Matt DC, Thursday, 3 December 2015 09:39 (eight years ago) link

Some of the welfare bill abstainers have voted against - trying to put a positive shine on this - could that be at least a modicum of progress for Corbyn?

Not really like for like though - they could be types who value loyalty to the leadership above all else, even if they are in favour of the welfare cap (either through belief or political expediency) it doesn't really follow that they'd be well up for a good bit of bombing as well.

I don't really know what should be done in Syria, I'm very happy that I don't have to make this sort of call, but I'm pretty sure that whatever the best course of action is, it isn't this.

Matt DC, Thursday, 3 December 2015 09:42 (eight years ago) link

Passionately delivered speeches that give comfort and moral certainty with a nod to history are exactly the sort of shit that goes over well with electorates.

Depends - they can often polarise opinion. Polls were 50-50 on this action.

The worst thing is it sounded like something from the 1930s. This is so NOT a fight against fascism. Empty dreams of heroism, especially laughable after Lab MPs spent the day crying over the angry internet people and their tweets.

xyzzzz__, Thursday, 3 December 2015 09:54 (eight years ago) link

What bugged me was Hilary Benn's speech was how much it sounded like Tony Benn in tone but not in content.

Mark G, Thursday, 3 December 2015 09:55 (eight years ago) link

the apparent cast-iron certainty that this is a fight we can win, when nothing about the experience of Iraq and Afghanistan suggests that is actually the case.

Radio 4 news journo this morning said "actions in Syria will be no different to what we've been doing in Iraq for the past year"

the past year. so, it's working really well and totally has a point then.

Sancho Panzer (Noodle Vague), Thursday, 3 December 2015 10:17 (eight years ago) link

https://pbs.twimg.com/media/CVSwmsZWoAAW_b5.png

The state of this cunt.

Matt DC, Thursday, 3 December 2015 10:20 (eight years ago) link

sigh

a hastily-observed cruet (seandalai), Thursday, 3 December 2015 10:23 (eight years ago) link

just really tired of all of these assholes

a hastily-observed cruet (seandalai), Thursday, 3 December 2015 10:24 (eight years ago) link

so Benn isn't the only idiot using the language of a historical economic and class struggle in the service of propping up post-colonialism. to quote Junior Healy, "these people are dicks".

Sancho Panzer (Noodle Vague), Thursday, 3 December 2015 10:25 (eight years ago) link

does ilx side with corbyn & disapprove of airstrikes in iraq?

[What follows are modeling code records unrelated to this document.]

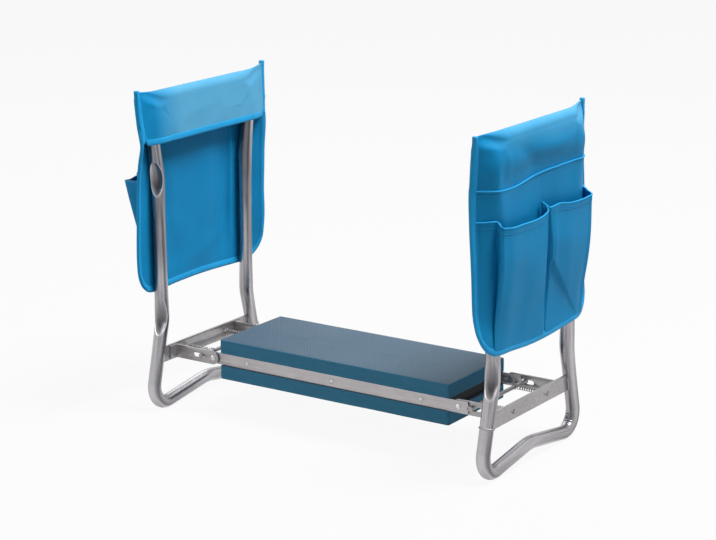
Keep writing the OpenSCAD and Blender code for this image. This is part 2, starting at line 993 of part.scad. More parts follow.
upper_pad();
lower_pad();
platform_board();
front_rail();
rear_rail();
front_rail_screws();
rear_rail_screws();
left_pivot_rivets();
right_pivot_rivets();
left_pivot_washers();
right_pivot_washers();
left_frame_tube();
left_crossbar();
left_front_arm();
left_rear_arm();
left_arm_rivets();
left_weld_beads();
left_lock_rod();
left_front_spring();
left_rear_spring();
left_pouch_cover();
left_flat_pocket();
left_gusset_pockets();
left_pouch_binding();
right_frame_tube();
right_crossbar();
right_front_arm();
right_rear_arm();
right_arm_rivets();
right_weld_beads();
right_lock_rod();
right_front_spring();
right_rear_spring();
right_pouch_cover();
right_flat_pocket();
right_gusset_pockets();
right_pouch_binding();
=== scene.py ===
"""Looks of a folding garden kneeler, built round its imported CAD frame.

Everything is in metres, in the frame of the CAD model: +X runs from the left end frame to the
right one, +Y from the front rail to the rear rail, +Z up, with the origin on the floor. A
surface is a function of two parameters, worked out on a whole grid of points at once.
"""
import json
import math

import bmesh
import bpy
import numpy as np
from mathutils import Matrix, Vector

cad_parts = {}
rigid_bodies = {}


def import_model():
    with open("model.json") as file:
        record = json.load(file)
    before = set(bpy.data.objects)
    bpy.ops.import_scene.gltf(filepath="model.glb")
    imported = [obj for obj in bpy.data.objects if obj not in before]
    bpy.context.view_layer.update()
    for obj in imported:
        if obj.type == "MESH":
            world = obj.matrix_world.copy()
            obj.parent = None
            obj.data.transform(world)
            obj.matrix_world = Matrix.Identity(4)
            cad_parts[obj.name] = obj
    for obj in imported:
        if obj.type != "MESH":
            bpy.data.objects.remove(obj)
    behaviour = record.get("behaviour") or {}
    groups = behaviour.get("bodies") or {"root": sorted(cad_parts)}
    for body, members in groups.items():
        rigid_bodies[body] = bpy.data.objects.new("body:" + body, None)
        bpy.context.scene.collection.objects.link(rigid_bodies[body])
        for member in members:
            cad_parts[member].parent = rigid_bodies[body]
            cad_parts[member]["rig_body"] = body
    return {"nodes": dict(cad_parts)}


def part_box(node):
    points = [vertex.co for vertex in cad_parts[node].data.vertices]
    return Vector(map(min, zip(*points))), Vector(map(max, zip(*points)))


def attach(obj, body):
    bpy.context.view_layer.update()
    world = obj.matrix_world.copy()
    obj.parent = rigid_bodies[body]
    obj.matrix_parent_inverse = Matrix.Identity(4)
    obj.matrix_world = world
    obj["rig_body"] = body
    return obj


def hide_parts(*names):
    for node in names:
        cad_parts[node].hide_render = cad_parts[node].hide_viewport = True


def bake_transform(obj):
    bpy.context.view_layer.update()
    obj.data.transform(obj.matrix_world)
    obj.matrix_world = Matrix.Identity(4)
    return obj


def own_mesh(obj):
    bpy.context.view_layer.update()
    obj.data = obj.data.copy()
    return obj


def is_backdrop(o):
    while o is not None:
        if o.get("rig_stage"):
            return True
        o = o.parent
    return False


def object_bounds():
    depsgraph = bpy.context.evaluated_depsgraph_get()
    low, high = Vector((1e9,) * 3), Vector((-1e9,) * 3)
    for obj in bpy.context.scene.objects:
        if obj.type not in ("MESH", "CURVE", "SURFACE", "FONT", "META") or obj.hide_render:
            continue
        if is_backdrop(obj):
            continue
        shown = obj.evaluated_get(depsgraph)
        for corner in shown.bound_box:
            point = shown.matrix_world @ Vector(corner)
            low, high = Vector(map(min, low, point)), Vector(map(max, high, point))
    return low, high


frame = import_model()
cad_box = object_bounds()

MM = 0.001
ALONG_X = np.array([1.0, 0.0, 0.0])
NODES = frame["nodes"]
END = {-1: "left", 1: "right"}

# Places read from the frame
BAR_LOW, BAR_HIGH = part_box("right_crossbar")
FRAME_X = (BAR_LOW.x + BAR_HIGH.x) / 2
PIVOT_Z = (BAR_LOW.z + BAR_HIGH.z) / 2
BAR_T = BAR_HIGH.x - BAR_LOW.x
BAR_H = BAR_HIGH.z - BAR_LOW.z
TUBE_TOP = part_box("right_frame_tube")[1].z
COVER_LOW, COVER_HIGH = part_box("right_pouch_cover")
POUCH_Y = COVER_HIGH.y
PANEL_Z = COVER_LOW.z

# Bent tube of an end frame: corners of its centre line, radii of its bends, height of its weld,
# lips round its hollows and wrinkles in its foot bends
TUBE_R = 10 * MM
LEG_LEAN = math.radians(13.2)
BAR_RISE = math.radians(8.4)
FOOT_Y, WAIST_Z = 136 * MM, 137 * MM
SHOULDER = (107 * MM, 356 * MM)
TOP_Y, TOP_Z = 124 * MM, TUBE_TOP - TUBE_R
CROWN_R, FOOT_R, LEG_R, TOP_R = 90 * MM, 28 * MM, 80 * MM, 36 * MM
JOINT_Z = 78 * MM
LIP, LIP_W = 0.5 * MM, 0.8 * MM
WRINKLE, WRINKLE_PITCH = 0.9 * MM, 6.5 * MM

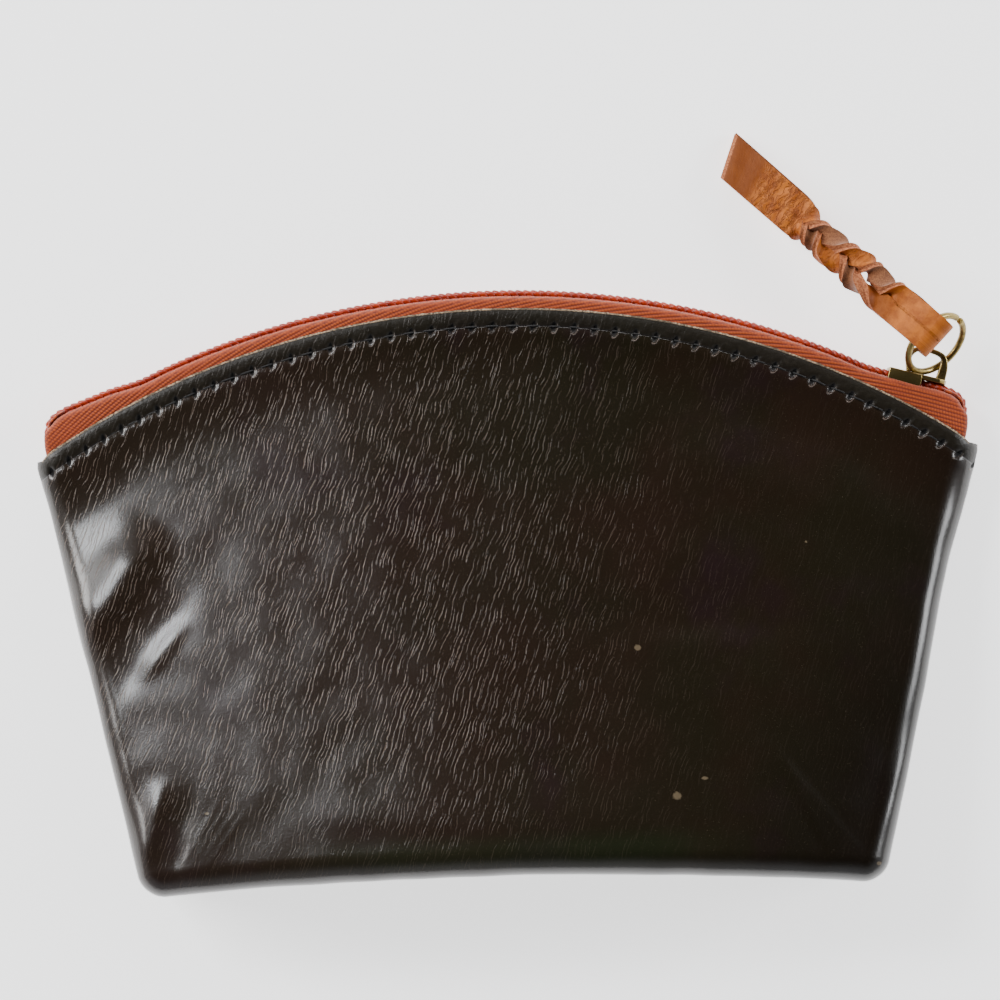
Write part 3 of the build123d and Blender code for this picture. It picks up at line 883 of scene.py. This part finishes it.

ogmor, Thursday, 3 December 2015 10:40 (eight years ago) link

Free vote in operation.

Otago Imago (Tom D.), Thursday, 3 December 2015 10:43 (eight years ago) link

LOL McDonnell:

I thought Hilary’s oratory was great. It reminded me of Tony Blair’s speech taking us into the Iraq War.

xyzzzz__, Thursday, 3 December 2015 10:47 (eight years ago) link

Have you seen the cost of these brimstone missiles? They talk about fiscal responsibility/economic credibility and these missiles cost over £100k a pop, good business plan for evil multinational corp though.

In 2013, the Group(MBDA Missile Systems) recorded a turnover of 2.8 billion euros, produced about 3,000 missiles and added 4 billion euros of new orders to the order book which now stands at 10.8 billion euros. MBDA works with over 90 armed forces worldwide.

xelab, Thursday, 3 December 2015 10:53 (eight years ago) link

Thank you John McDonnell, I needed that big, sad LOL.

voodoo rage (suzy), Thursday, 3 December 2015 11:03 (eight years ago) link

Dan Hodges ‏@DPJHodges · 3h3 hours ago
John McDonnell compares Hilary Benn with Tony Blair. Then says there is no excuse for intimidation.

More LOLs

Otago Imago (Tom D.), Thursday, 3 December 2015 11:05 (eight years ago) link

So the vote would've still passed if Labour had been whipped? I guess most Tories and their media foresaw this (better than they foresaw the election) hence why it happened at all.

nashwan, Thursday, 3 December 2015 11:07 (eight years ago) link

They weren't whipped and yet the BBC is hammering the Labour MPs were pressurized into voting No line. No mention whatsoever of the UK Prime Minister accusing anyone who didn't support him of being a terrorist sympathizer.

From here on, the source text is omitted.